:: WHAT IS BEING ASKED ::
Locate every line in the records below that contains the word "bending", and copy each one.

===

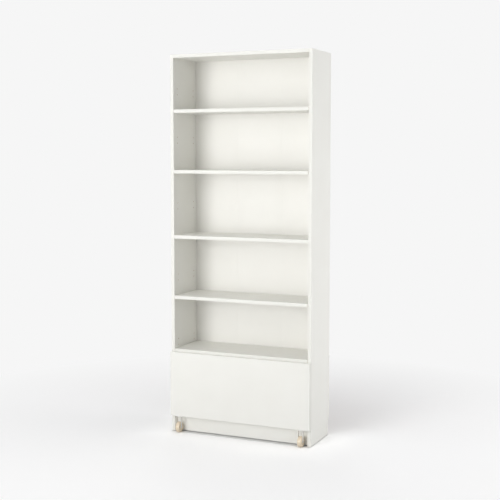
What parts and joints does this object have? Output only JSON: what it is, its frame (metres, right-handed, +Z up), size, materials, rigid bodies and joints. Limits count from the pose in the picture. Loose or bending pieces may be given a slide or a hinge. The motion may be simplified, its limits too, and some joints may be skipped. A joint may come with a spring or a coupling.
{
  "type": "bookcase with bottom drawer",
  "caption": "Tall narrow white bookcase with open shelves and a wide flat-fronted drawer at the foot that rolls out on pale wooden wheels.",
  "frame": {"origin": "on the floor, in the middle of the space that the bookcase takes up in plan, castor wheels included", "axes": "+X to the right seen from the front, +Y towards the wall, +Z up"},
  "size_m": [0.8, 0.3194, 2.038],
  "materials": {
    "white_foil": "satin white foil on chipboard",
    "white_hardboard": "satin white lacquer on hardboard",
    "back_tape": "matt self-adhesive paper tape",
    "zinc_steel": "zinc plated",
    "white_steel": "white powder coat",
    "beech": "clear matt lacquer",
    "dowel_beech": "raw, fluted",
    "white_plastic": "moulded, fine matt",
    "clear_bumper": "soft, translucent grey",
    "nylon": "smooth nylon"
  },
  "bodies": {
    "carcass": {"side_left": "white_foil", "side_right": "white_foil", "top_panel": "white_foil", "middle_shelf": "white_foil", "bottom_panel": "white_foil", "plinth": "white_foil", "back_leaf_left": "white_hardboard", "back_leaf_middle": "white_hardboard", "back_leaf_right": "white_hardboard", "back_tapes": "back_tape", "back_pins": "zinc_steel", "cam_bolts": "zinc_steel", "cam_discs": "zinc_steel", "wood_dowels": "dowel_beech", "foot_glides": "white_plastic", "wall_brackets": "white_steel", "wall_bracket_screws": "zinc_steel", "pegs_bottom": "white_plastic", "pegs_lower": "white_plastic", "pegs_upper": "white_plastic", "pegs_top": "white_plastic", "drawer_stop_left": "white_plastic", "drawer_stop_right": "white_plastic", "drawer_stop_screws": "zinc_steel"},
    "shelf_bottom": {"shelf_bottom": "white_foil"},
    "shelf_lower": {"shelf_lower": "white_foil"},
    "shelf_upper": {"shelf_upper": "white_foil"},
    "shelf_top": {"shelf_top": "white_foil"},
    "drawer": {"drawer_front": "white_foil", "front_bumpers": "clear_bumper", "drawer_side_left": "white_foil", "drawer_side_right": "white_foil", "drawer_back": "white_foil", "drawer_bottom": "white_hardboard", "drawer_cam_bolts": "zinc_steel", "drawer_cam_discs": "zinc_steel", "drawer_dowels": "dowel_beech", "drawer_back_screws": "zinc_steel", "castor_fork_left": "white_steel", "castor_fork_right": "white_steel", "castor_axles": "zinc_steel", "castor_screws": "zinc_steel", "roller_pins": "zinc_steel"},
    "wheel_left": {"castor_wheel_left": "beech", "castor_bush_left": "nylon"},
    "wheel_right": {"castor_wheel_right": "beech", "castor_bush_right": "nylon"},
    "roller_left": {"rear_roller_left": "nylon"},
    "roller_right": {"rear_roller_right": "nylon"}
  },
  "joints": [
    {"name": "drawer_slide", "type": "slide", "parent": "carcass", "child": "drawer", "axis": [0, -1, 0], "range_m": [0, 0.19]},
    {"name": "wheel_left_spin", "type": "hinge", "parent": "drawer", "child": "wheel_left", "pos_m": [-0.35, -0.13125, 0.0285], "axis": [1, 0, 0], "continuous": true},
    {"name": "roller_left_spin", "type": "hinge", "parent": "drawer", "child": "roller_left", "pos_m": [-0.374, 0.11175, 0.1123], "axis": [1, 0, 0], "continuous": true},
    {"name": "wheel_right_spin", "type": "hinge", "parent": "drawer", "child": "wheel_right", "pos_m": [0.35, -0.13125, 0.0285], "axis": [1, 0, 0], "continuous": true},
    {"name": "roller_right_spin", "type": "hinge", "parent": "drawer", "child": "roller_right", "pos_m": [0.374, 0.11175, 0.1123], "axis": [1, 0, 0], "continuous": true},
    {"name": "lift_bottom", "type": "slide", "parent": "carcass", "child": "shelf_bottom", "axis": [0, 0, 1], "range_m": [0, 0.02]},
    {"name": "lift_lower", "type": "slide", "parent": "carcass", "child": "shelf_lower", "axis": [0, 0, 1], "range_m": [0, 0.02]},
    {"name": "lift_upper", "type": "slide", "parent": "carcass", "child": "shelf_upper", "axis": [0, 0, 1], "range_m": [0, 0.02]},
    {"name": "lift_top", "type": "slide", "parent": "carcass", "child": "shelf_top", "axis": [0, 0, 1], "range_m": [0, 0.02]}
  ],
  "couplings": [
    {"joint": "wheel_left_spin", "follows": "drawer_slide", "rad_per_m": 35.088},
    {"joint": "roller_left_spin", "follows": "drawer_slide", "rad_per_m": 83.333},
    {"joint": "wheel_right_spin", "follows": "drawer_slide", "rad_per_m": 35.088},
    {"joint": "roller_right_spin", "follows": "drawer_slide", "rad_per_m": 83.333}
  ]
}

===

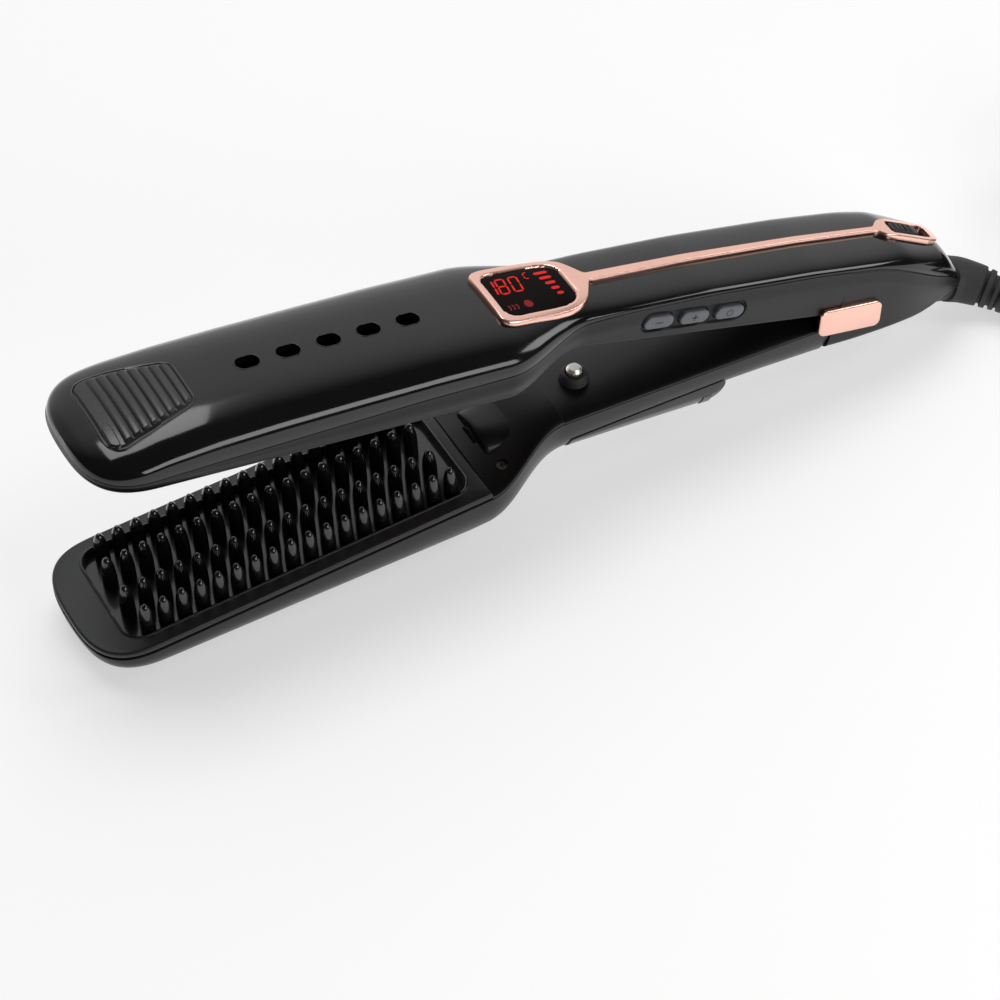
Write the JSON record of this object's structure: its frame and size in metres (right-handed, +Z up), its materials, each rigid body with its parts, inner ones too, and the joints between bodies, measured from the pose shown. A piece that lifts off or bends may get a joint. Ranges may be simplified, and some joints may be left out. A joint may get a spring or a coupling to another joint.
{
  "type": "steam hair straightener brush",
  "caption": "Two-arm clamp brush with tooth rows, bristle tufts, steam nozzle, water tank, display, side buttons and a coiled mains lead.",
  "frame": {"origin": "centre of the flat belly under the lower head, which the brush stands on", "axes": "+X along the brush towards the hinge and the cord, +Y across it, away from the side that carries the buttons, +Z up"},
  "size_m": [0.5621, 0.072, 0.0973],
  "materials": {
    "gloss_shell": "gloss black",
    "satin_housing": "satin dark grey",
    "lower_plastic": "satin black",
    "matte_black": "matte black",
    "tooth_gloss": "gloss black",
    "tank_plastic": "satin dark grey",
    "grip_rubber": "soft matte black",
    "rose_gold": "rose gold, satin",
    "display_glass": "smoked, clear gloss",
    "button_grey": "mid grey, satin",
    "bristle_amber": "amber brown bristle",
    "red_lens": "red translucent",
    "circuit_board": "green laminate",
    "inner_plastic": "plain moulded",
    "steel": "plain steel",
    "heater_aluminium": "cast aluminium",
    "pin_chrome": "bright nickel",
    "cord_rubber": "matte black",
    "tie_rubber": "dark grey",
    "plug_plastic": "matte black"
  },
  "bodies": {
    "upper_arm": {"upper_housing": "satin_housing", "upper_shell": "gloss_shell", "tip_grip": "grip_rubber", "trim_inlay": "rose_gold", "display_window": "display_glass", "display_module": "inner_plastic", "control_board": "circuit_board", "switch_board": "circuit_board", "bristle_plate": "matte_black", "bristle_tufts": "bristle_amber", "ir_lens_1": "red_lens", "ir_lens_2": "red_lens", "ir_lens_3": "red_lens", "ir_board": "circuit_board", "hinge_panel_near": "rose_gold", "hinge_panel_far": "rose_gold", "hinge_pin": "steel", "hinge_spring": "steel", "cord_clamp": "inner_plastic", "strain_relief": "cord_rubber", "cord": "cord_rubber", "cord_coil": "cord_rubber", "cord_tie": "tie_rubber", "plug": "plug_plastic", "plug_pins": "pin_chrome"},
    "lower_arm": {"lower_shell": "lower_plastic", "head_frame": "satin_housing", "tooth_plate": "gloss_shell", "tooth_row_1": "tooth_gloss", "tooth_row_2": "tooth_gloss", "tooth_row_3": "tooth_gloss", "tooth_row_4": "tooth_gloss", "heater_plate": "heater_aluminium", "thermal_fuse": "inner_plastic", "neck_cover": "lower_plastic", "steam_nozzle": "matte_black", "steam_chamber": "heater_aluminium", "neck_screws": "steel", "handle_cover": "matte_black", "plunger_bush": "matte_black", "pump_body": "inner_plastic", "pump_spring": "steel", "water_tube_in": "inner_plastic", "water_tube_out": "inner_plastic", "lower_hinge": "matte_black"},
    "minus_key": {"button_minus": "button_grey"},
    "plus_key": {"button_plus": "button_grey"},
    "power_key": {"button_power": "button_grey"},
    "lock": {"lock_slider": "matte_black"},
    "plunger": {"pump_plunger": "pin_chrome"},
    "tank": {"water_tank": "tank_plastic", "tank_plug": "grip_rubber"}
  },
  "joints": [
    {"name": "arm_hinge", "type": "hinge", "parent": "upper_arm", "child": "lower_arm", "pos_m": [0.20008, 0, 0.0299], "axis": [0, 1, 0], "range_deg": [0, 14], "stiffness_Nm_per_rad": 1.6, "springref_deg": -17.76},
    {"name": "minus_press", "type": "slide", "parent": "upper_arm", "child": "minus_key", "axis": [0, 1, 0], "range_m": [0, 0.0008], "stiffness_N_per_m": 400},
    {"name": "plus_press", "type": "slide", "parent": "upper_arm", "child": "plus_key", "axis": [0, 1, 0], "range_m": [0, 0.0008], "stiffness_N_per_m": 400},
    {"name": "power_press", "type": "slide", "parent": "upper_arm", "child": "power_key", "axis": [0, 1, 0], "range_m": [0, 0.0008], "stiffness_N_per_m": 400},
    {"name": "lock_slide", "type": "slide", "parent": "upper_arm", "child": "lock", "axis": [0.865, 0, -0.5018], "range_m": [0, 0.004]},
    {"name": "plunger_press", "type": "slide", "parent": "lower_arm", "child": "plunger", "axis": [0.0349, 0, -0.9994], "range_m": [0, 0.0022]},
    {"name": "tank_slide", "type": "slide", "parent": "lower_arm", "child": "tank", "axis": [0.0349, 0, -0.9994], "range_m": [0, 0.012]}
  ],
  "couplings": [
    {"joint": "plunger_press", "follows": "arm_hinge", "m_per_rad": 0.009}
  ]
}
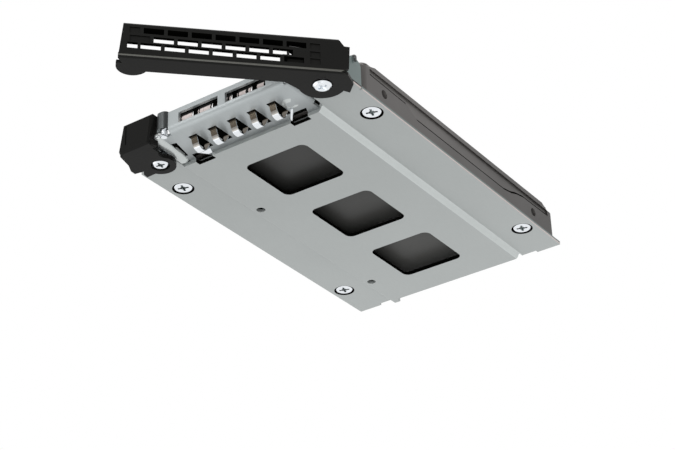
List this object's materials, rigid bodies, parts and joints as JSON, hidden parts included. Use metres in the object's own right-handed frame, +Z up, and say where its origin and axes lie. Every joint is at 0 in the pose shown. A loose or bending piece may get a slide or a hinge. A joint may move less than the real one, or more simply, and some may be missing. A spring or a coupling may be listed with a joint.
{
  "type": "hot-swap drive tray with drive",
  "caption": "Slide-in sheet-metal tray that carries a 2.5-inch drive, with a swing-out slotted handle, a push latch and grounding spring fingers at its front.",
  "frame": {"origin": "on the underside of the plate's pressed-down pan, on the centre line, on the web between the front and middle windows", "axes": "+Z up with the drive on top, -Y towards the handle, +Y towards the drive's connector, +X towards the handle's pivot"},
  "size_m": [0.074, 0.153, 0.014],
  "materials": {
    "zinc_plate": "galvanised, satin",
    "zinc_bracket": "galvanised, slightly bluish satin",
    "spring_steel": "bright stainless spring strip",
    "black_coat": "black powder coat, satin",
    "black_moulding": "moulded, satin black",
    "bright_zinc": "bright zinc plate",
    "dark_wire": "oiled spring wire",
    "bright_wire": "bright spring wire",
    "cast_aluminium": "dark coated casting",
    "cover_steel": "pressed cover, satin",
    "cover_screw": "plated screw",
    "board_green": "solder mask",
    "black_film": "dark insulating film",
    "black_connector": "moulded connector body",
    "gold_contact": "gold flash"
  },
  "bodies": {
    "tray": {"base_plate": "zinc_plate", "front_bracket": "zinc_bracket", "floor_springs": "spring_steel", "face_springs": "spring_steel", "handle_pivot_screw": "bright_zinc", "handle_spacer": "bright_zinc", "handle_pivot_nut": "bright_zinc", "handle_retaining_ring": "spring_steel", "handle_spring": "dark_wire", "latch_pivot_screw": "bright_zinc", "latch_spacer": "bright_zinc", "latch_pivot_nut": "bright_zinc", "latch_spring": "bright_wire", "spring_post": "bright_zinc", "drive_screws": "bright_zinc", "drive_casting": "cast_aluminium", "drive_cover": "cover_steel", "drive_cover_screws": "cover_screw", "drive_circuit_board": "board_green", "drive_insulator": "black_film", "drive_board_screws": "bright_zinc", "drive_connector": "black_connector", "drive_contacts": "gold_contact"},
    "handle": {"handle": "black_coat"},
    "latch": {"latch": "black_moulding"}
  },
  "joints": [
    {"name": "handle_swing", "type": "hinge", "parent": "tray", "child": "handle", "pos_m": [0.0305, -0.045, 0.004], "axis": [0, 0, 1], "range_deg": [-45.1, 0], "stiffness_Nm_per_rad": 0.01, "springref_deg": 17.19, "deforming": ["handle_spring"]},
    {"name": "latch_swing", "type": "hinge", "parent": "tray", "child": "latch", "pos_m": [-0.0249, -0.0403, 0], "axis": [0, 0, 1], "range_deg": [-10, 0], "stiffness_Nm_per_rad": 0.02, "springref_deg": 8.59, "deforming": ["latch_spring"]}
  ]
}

===

:: ANSWER TO THIS TASK ::
What parts and joints does this object have? Output only JSON: what it is, its frame (metres, right-handed, +Z up), size, materials, rigid bodies and joints. Limits count from the pose in the picture. Loose or bending pieces may be given a slide or a hinge. The motion may be simplified, its limits too, and some joints may be skipped. A joint may come with a spring or a coupling.
List this object's materials, rigid bodies, parts and joints as JSON, hidden parts included. Use metres in the object's own right-handed frame, +Z up, and say where its origin and axes lie. Every joint is at 0 in the pose shown. A loose or bending piece may get a slide or a hinge. A joint may move less than the real one, or more simply, and some may be missing. A spring or a coupling may be listed with a joint.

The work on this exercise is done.